Qiu Xiaofei’s sole painting in the exhibition, “Stiffness of the Limbs 1,” may be the most visually interesting work. Depicting an inverted architectural scene, a geometric model, a reclining figure, and the titular text in intriguingly disparate registers on a painterly black background, it belongs to a project that interrogates the connections between political utopia, history, memory, and insanity. The influence of Kippenberger is obvious, but the work nevertheless fits seamlessly alongside the artist’s earlier explorations into the work of memory in the processing of reality.

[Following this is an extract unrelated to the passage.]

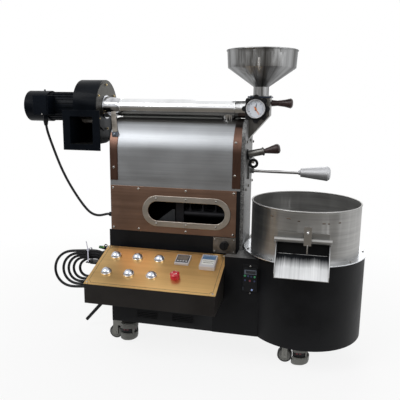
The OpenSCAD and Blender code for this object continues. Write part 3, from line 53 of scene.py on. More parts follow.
def at(x, y, z):
    """A point in the frame's metres from the roaster's own millimetres."""
    return (Vector((x, y, z)) - FRAME_ORIGIN) * MM


def own(point):
    """The roaster's own millimetres of a point in the frame."""
    return point / MM + FRAME_ORIGIN


# Camera
CAMERA_AT = (696.27, -1617.44, 850.27)
CAMERA_TURN = 13.03
CAMERA_TILT = 78.64
CAMERA_ROLL = 0.64
CAMERA_LENS = 45.133
CAMERA_SENSOR = 36.0


def make_camera():
    data = bpy.data.cameras.new("studio_camera")
    data.sensor_width = CAMERA_SENSOR
    data.lens = CAMERA_LENS
    camera = bpy.data.objects.new("studio_camera", data)
    bpy.context.scene.collection.objects.link(camera)
    turn = Matrix.Rotation(math.radians(CAMERA_TURN), 4, "Z")
    turn = turn @ Matrix.Rotation(math.radians(CAMERA_TILT), 4, "X")
    turn = turn @ Matrix.Rotation(math.radians(CAMERA_ROLL), 4, "Z")
    camera.matrix_world = Matrix.Translation(at(*CAMERA_AT)) @ turn
    bpy.context.scene.camera = camera


make_camera()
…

The other standout works come from Liu Wei, whose series “Yes, That’s All!” is based on a failed video signal–a body of work that has earned him the moniker “Caochangdi Nam June Paik.” The two canvases appearing here are largely abstract renditions of the theme marked by white, yellow, and black bands across the face of the work. Improbably, the artist has managed to sidestep the high-stakes debate between supporters of automated conceptual painting and painterly work that plagues the contributions of Xu Zhen, Yan Lei, Zheng Guogu, Yang Yong, and Chen Wenbo to this exhibition.

It would be fantasy to call for the abandonment of assistant-dominated painting studios in contemporary China, but the current economic and creative climate has led to decreasing interest in painting that reproduces image-as-image without interpretation. Liu Wei avoids this predicament by moving into abstraction, while Qiu Xiaofei insists on a painterly filtration of memory. The older generation of conceptual painters–who have carried on a more or less uninterrupted vision of the painter’s studio for several decades–envision themselves as creators rather than producers or even reproducers. The remaining artists leave themselves open to a form of criticism that would have been unimaginable two years ago, but such painting simply feels excessive within this recent discourse of image-based art.